## Collected material:
┌──
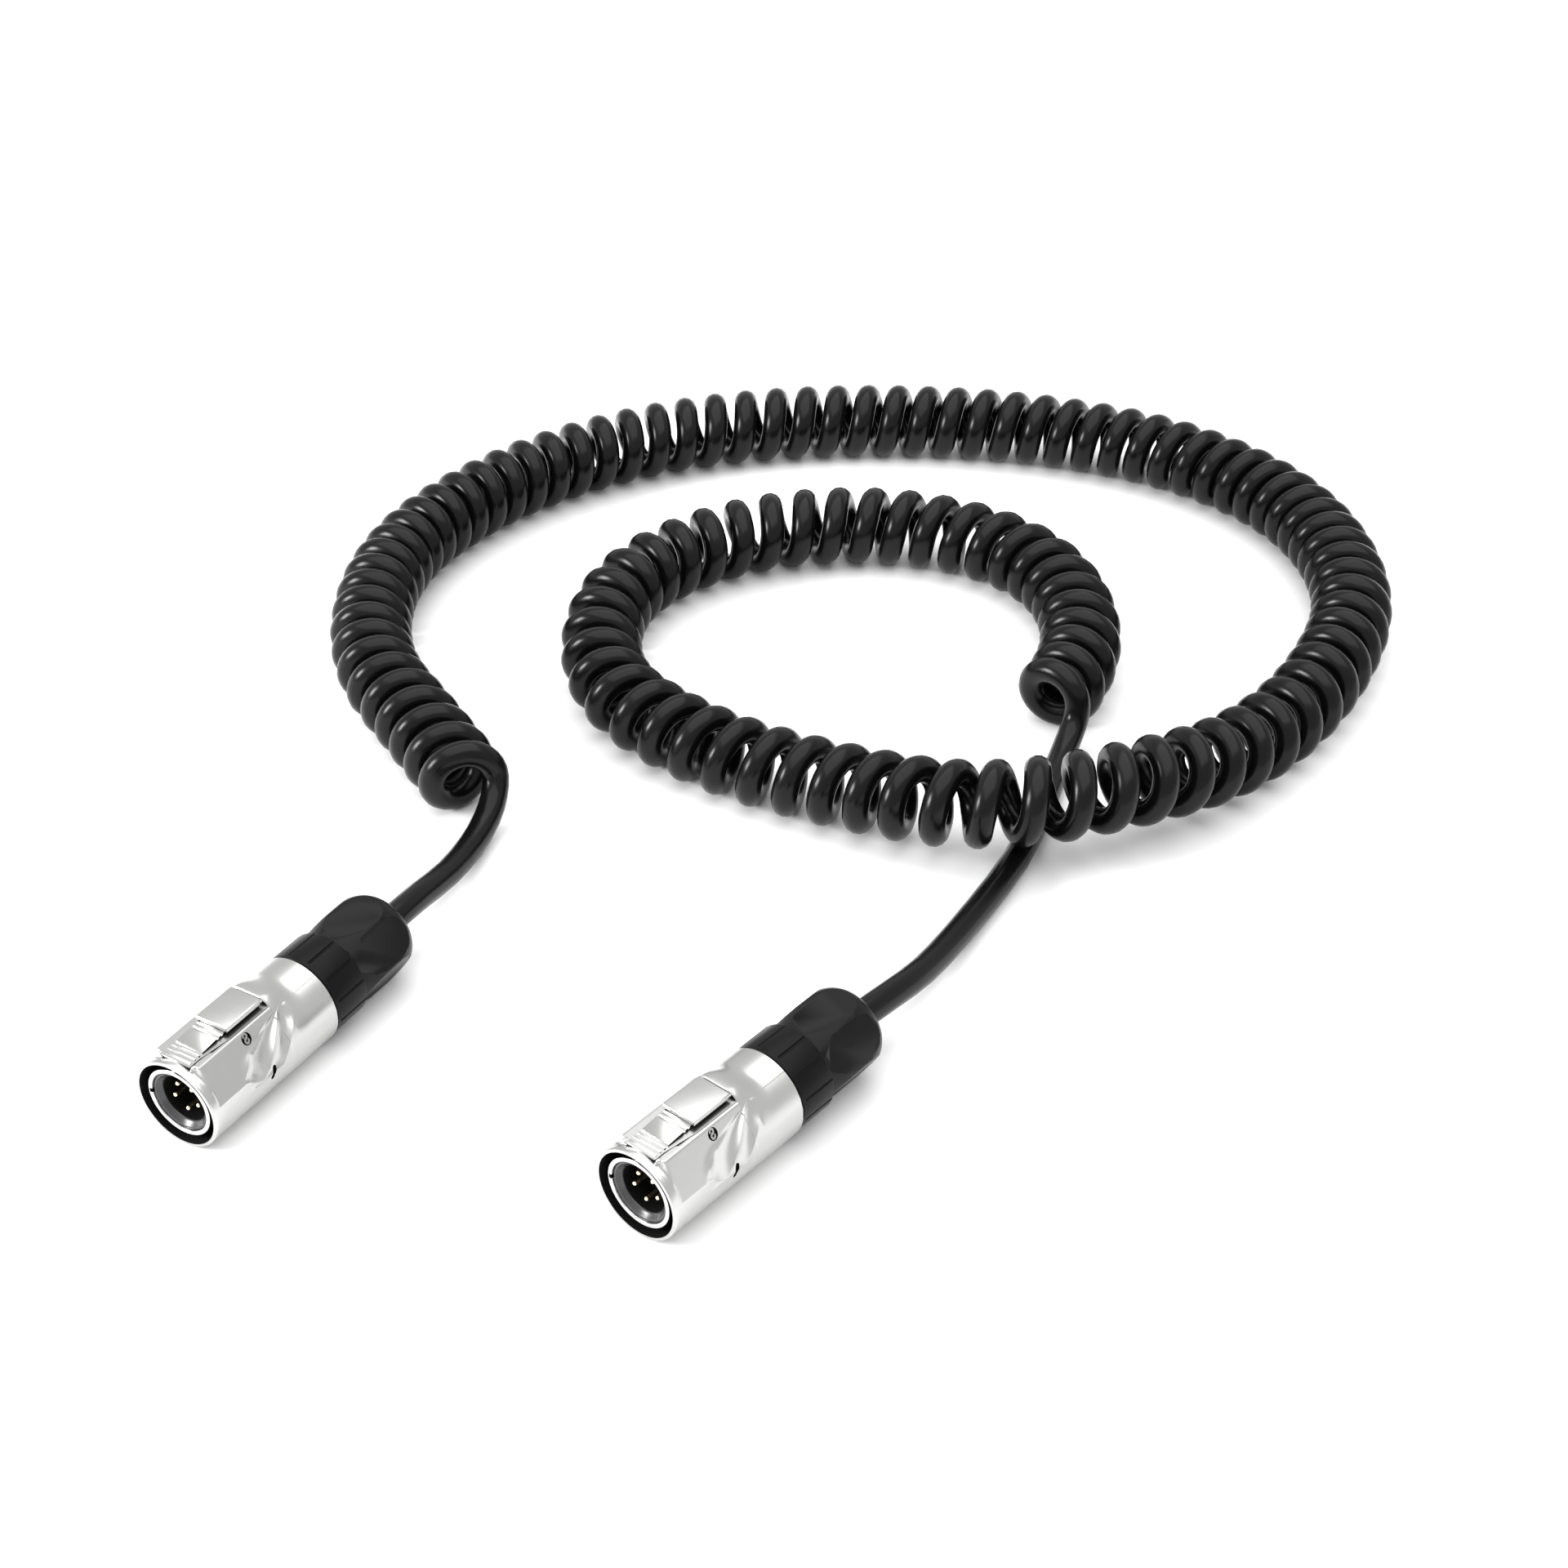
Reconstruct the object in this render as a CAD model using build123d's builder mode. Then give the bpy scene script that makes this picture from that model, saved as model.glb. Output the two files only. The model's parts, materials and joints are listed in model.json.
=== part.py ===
from build123d import *

import math
import os

# Coiled cable with a five-contact push-lock plug on each end, in millimetres.
#
# Each plug is modelled along local +Y with its mating face at y = 0, its axis on z = 0 and the latch on
# top, then laid on the floor twice.  In the row frame +Z is up, the floor is z = 0, and plug b's axis is
# parallel to Y with its mating face towards -Y.

# ---------------------------------------------------------------- driving dimensions
# cord
CORD_R = 3.7
COIL_R = 12.0
WIRE_R = 0.5
WIRE_CIRCLE_R = 1.8
WIRE_BEND_R = 6.0
WIRE_BITE = 1.0
JACKET_CLEARANCE = 0.5
TAIL_EXIT_RUN = 9.0

# metal shell: its outside, and the walls left round each bore
SHELL_R = 12.0
SHELL_LENGTH = 44.0
MOUTH_WALL = 0.8
MOUTH_DEPTH = 16.0
BODY_WALL = 3.4
SOCKET_WALL = 2.0
SOCKET_DEPTH = 8.0
RIM_CHAMFER = 0.3
VENT_WIDTH = 1.2
VENT_HEIGHT = 3.4
VENT_DEPTH = 0.7
VENT_Y = 20.5
VENT_TILT = 65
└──
## What is needed:
Please repeat the listing exactly, with nothing left out.

## Task result:
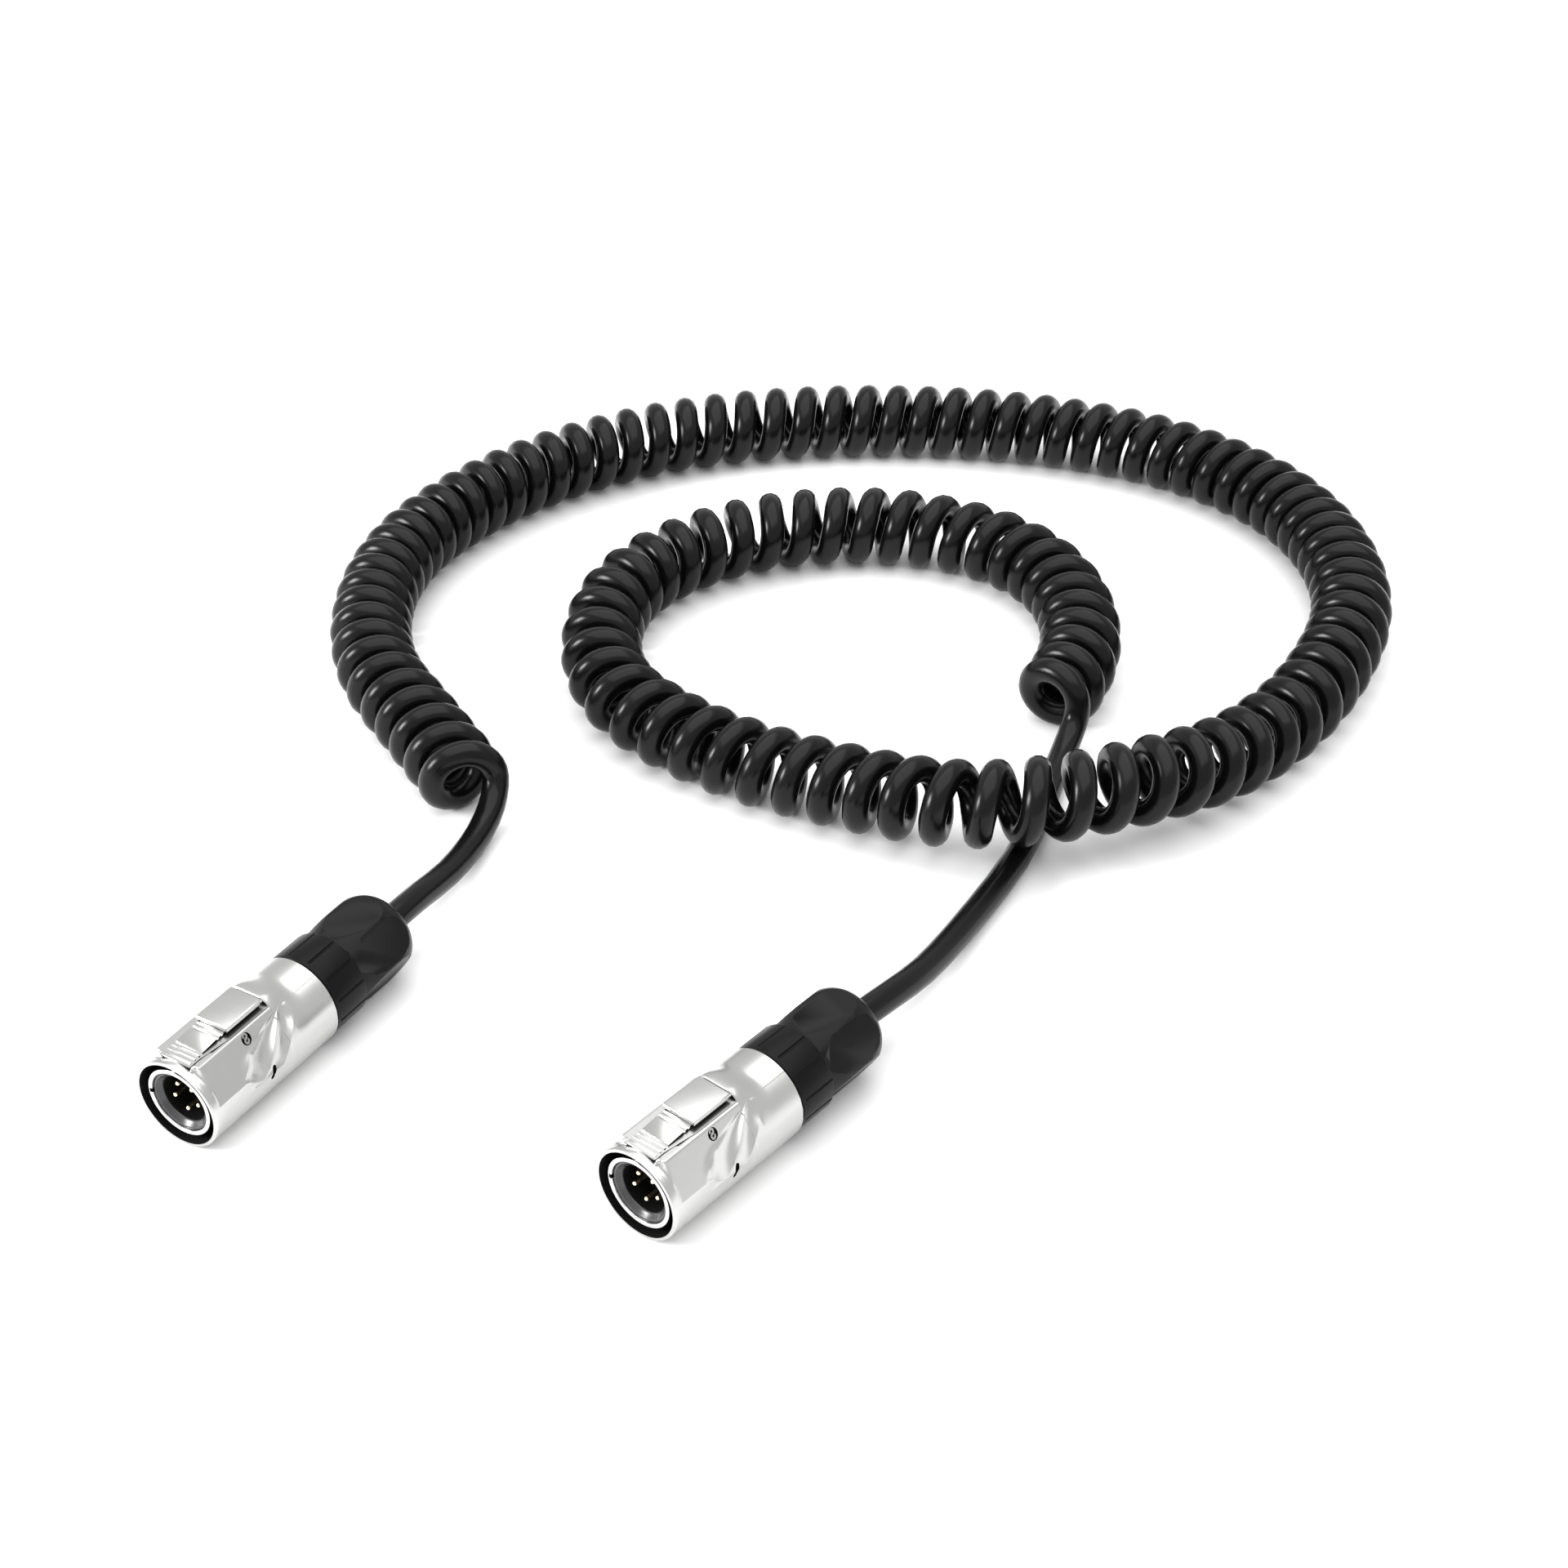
Reconstruct the object in this render as a CAD model using build123d's builder mode. Then give the bpy scene script that makes this picture from that model, saved as model.glb. Output the two files only. The model's parts, materials and joints are listed in model.json.
=== part.py ===
from build123d import *

import math
import os

# Coiled cable with a five-contact push-lock plug on each end, in millimetres.
#
# Each plug is modelled along local +Y with its mating face at y = 0, its axis on z = 0 and the latch on
# top, then laid on the floor twice.  In the row frame +Z is up, the floor is z = 0, and plug b's axis is
# parallel to Y with its mating face towards -Y.

# ---------------------------------------------------------------- driving dimensions
# cord
CORD_R = 3.7
COIL_R = 12.0
WIRE_R = 0.5
WIRE_CIRCLE_R = 1.8
WIRE_BEND_R = 6.0
WIRE_BITE = 1.0
JACKET_CLEARANCE = 0.5
TAIL_EXIT_RUN = 9.0

# metal shell: its outside, and the walls left round each bore
SHELL_R = 12.0
SHELL_LENGTH = 44.0
MOUTH_WALL = 0.8
MOUTH_DEPTH = 16.0
BODY_WALL = 3.4
SOCKET_WALL = 2.0
SOCKET_DEPTH = 8.0
RIM_CHAMFER = 0.3
VENT_WIDTH = 1.2
VENT_HEIGHT = 3.4
VENT_DEPTH = 0.7
VENT_Y = 20.5
VENT_TILT = 65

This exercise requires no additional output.